El modelo de los refugios de montaña concebidos, en mayor o menor grado, como un negocio es, en mi opinión, otro gran colaborador de este despropósito: de que los propios montañeros nos convirtamos en enemigos de la montaña. Cuando el medio ambiente y la supervivencia económica se encuentran, el perdedor es siempre el mismo. Hay otros modelos de gestión posibles. No todo tiene por qué estar regido por las leyes del mercado. Los criterios económicos no me valen para justificar la agresión y la destrucción sistemáticas.

La naturaleza puede ser salvaje, despiadada a veces… pero, en el fondo, ahí radica buena parte de su belleza y de su encanto. Cuando los propios montañeros renunciamos a esto, estamos perdiendo algo importante y, lo que es aún peor, estamos condenando a la naturaleza, tal como la conocemos, a desaparecer. Así de simple y así de crudo. Nos quedará un parque temático muy bonito pero nada parecido a lo que la naturaleza representa.

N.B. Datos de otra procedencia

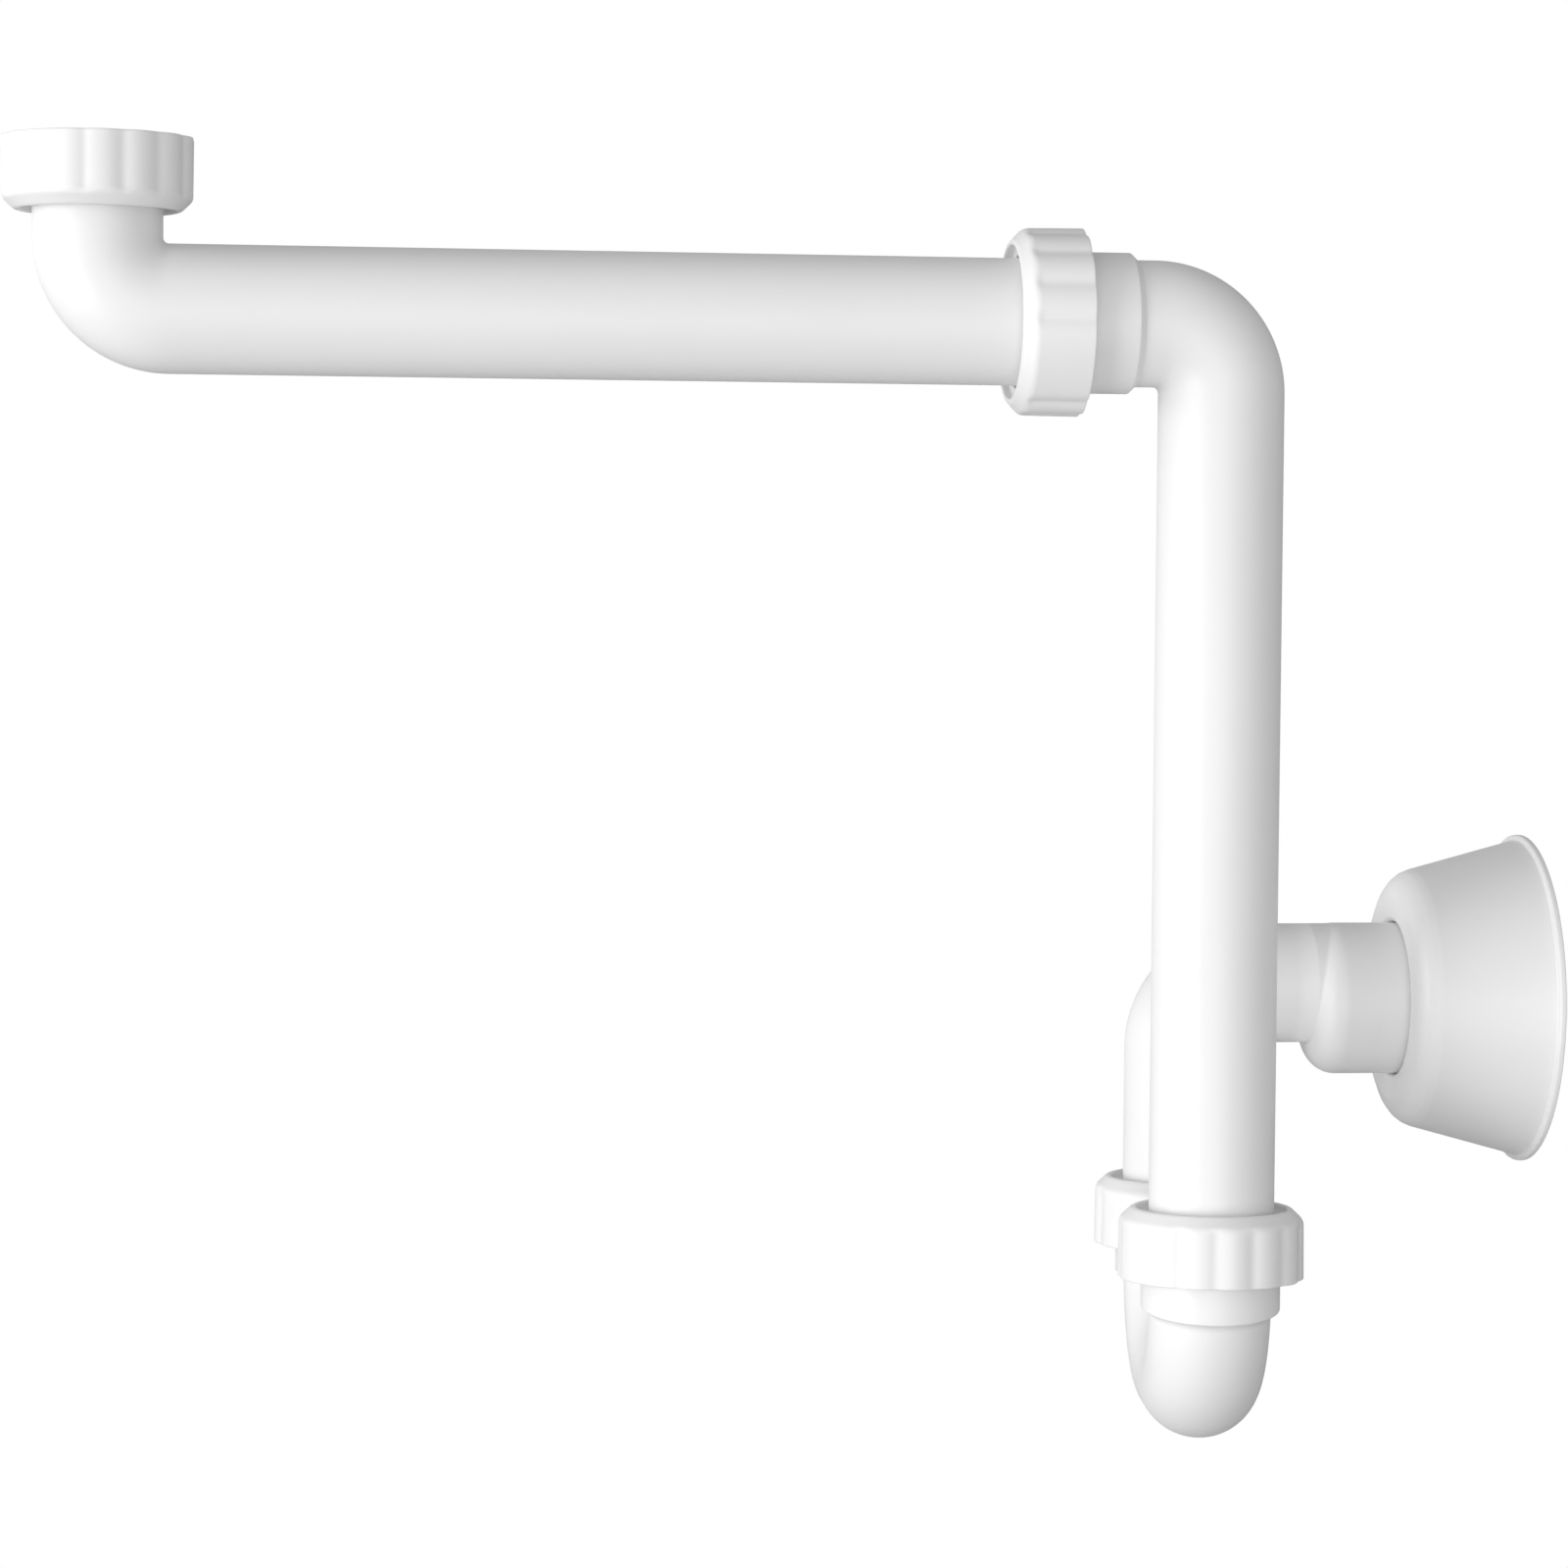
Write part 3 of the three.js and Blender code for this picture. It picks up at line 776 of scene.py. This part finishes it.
# Each nut's first finger valley, as an angle from the piece's side direction round its own axis.
NUTS = [
    ("inlet_nut", "inlet_nut_body", INLET_RIM, DOWN, RIGHT, math.radians(-22.6)),
    ("arm_nut", "arm_nut_body", ARM_RIM, LEFT, DOWN, math.radians(88.4)),
    ("trap_inlet_nut", "trap_nut", TRAP_INLET_RIM, UP, RIGHT, math.radians(-123)),
    ("trap_outlet_nut", "outlet_nut", TRAP_OUTLET_RIM, UP, RIGHT, math.radians(69.8)),
]
for node, body, rim, direction, side, first_edge in NUTS:
    piece = build_nut(node + "_detail", rim, direction, side, first_edge)
    finished(piece, node, body, NUT_WHITE)

RINGS = [
    ("arm", "arm_ring_body", "arm_seal_body", ARM_RIM, LEFT),
    ("trap_inlet", "inlet_ring", "inlet_seal", TRAP_INLET_RIM, UP),
    ("trap_outlet", "outlet_ring", "outlet_seal", TRAP_OUTLET_RIM, UP),
]
for joint, ring_body, seal_body, rim, direction in RINGS:
    ring = build_ring(joint + "_thrust_ring_detail", rim, direction, THRUST_RING)
    finished(ring, joint + "_thrust_ring", ring_body, RING_WHITE)
    seal = build_ring(joint + "_seal_detail", rim, direction, SEAL)
    finished(seal, joint + "_seal", seal_body, SEAL_GREY)
washer = build_ring("inlet_washer_detail", INLET_RIM, DOWN, WASHER)
finished(washer, "inlet_washer", "arm", SEAL_GREY)

# Stage, light and camera, in metres, watts and degrees.

FLOOR_DROP = 2.2
FLOOR_SIZE = 40.0
FLOOR_GREY = 0.6
FLOOR_ROUGHNESS = 0.9
WHITE = (1, 1, 1, 1)

# The studio's light from all round: towards its bright side and away from it, and with height.
STUDIO_BRIGHT_SIDE = Vector((-0.85, -0.45, -0.38))
STUDIO_DIM = 0.37
STUDIO_BRIGHT = 1.15
STUDIO_ABOVE = 0.14
STUDIO_BELOW = 0.68

# Each soft box: its place from the object's middle, its width and height, and its power.
SOFTBOXES = [
    ("front", (0, -1.85, -0.35), (1.2, 1.3), 7.5),
    ("side", (-2.65, -1.7, -0.6), (1.5, 2.0), 42),
    ("edge", (-3.3, -0.1, 0.3), (0.9, 2.0), 20),
]

CAMERA_PLACE = (-0.4364, -1.4981, 0.1353)
CAMERA_YAW = 7.157
CAMERA_PITCH = 2.454
CAMERA_ROLL = 0.475
CAMERA_LENS = 106.2
CAMERA_SENSOR = 36


def white_for_camera(nodes, links, lit, seen):
    """Mixes what lights the object with plain white for the camera's own rays."""
    rays = nodes.new("ShaderNodeLightPath")
    choose = nodes.new("ShaderNodeMixShader")
    links.new(rays.outputs["Is Camera Ray"], choose.inputs["Fac"])
    links.new(lit, choose.inputs[1])
    links.new(seen, choose.inputs[2])
    return choose.outputs["Shader"]


def build_floor():
    """A wide pale floor, which the camera sees as white."""
    mesh = bpy.data.meshes.new("floor")
    half = FLOOR_SIZE / 2
    low = CAD_BOX[0][2] - FLOOR_DROP
    corners = [(-half, -half, low), (half, -half, low), (half, half, low), (-half, half, low)]
    mesh.from_pydata(corners, [], [(0, 1, 2, 3)])
    floor = bpy.data.objects.new("floor", mesh)
    bpy.context.scene.collection.objects.link(floor)
    material = bpy.data.materials.new("pale floor")
    material.use_nodes = True
    nodes, links = material.node_tree.nodes, material.node_tree.links
    shader = nodes["Principled BSDF"]
    shader.inputs["Base Color"].default_value = (FLOOR_GREY, FLOOR_GREY, FLOOR_GREY, 1)
    shader.inputs["Roughness"].default_value = FLOOR_ROUGHNESS
    glow = nodes.new("ShaderNodeEmission")
    glow.inputs["Color"].default_value = WHITE
    glow.inputs["Strength"].default_value = 1.0
    shown = white_for_camera(nodes, links, shader.outputs["BSDF"], glow.outputs["Emission"])
    links.new(shown, nodes["Material Output"].inputs["Surface"])
    mesh.materials.append(material)


def build_world():
    """A white studio, bright round the horizon at the front left, dim overhead and softer below."""
    world = bpy.data.worlds.new("studio")
    world.use_nodes = True
    bpy.context.scene.world = world
    nodes, links = world.node_tree.nodes, world.node_tree.links
    where = nodes.new("ShaderNodeTexCoord")
    facing = nodes.new("ShaderNodeVectorMath")
    facing.operation = "DOT_PRODUCT"
    facing.inputs[1].default_value = STUDIO_BRIGHT_SIDE.normalized()
    links.new(where.outputs["Generated"], facing.inputs[0])
    sideways = map_range(nodes, (-1, 1), (STUDIO_DIM, STUDIO_BRIGHT))
    links.new(facing.outputs["Value"], sideways.inputs["Value"])
    axes = nodes.new("ShaderNodeSeparateXYZ")
    links.new(where.outputs["Generated"], axes.inputs["Vector"])
    upright = nodes.new("ShaderNodeFloatCurve")
    height = map_range(nodes, (-1, 1), (0, 1))
    links.new(axes.outputs["Z"], height.inputs["Value"])
    links.new(height.outputs["Result"], upright.inputs["Value"])
    curve = upright.mapping.curves[0]
    curve.points[0].location = (0.0, STUDIO_BELOW)
    curve.points[1].location = (1.0, STUDIO_ABOVE)
    curve.points.new(0.5, 1.0)
    upright.mapping.update()
    level = nodes.new("ShaderNodeMath")
    level.operation = "MULTIPLY"
    links.new(sideways.outputs["Result"], level.inputs[0])
    links.new(upright.outputs["Value"], level.inputs[1])
    lit = nodes["Background"]
    lit.inputs["Color"].default_value = WHITE
    links.new(level.outputs["Value"], lit.inputs["Strength"])
    seen = nodes.new("ShaderNodeBackground")
    seen.inputs["Color"].default_value = WHITE
    shown = white_for_camera(nodes, links, lit.outputs["Background"], seen.outputs["Background"])
    links.new(shown, nodes["World Output"].inputs["Surface"])


def softbox(name, aim, offset, size, watts):
    """A rectangle of light that faces what it is aimed at."""
    light = bpy.data.lights.new(name, "AREA")
    light.shape = "RECTANGLE"
    light.size, light.size_y = size
    light.energy = watts
    lamp = bpy.data.objects.new(name, light)
    lamp.location = aim + Vector(offset)
    lamp.rotation_euler = (-Vector(offset)).to_track_quat("-Z", "Y").to_euler()
    bpy.context.scene.collection.objects.link(lamp)


def build_camera():
    """The camera at the photograph's viewing angle."""
    camera = bpy.data.cameras.new("camera")
    camera.sensor_width = CAMERA_SENSOR
    camera.lens = CAMERA_LENS
    holder = bpy.data.objects.new("camera", camera)
    heading = Matrix.Rotation(math.radians(-CAMERA_YAW), 4, "Z")
    tilt = Matrix.Rotation(math.radians(90 - CAMERA_PITCH), 4, "X")
    roll = Matrix.Rotation(math.radians(CAMERA_ROLL), 4, "Z")
    holder.matrix_world = Matrix.Translation(CAMERA_PLACE) @ heading @ tilt @ roll
    bpy.context.scene.collection.objects.link(holder)
    bpy.context.scene.camera = holder


bpy.context.scene.view_settings.view_transform = "Standard"
build_floor()
build_world()
middle = (Vector(CAD_BOX[0]) + Vector(CAD_BOX[1])) / 2
for name, offset, size, watts in SOFTBOXES:
    softbox(name, middle, offset, size, watts)
build_camera()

Nada podemos esperar de los poderes políticos y económicos salvo destrucción. Nada podemos esperar de quienes ven la naturaleza (o cualquier otra cosa, para el caso) como un recurso a explotar, todo ello desde sus cómodas poltronas, convenientemente calentadas o refrigeradas. Ante esto, lo único que nos queda es el recurso a la pataleta. Cuando menos, estar unidos y estar enfrente; denunciar, reclamar y, en definitiva, defender lo poco que nos va quedando. Creo firmemente que necesitamos un profundo proceso de reflexión para no convertirnos en el propio agente demandante de urbanización de la naturaleza.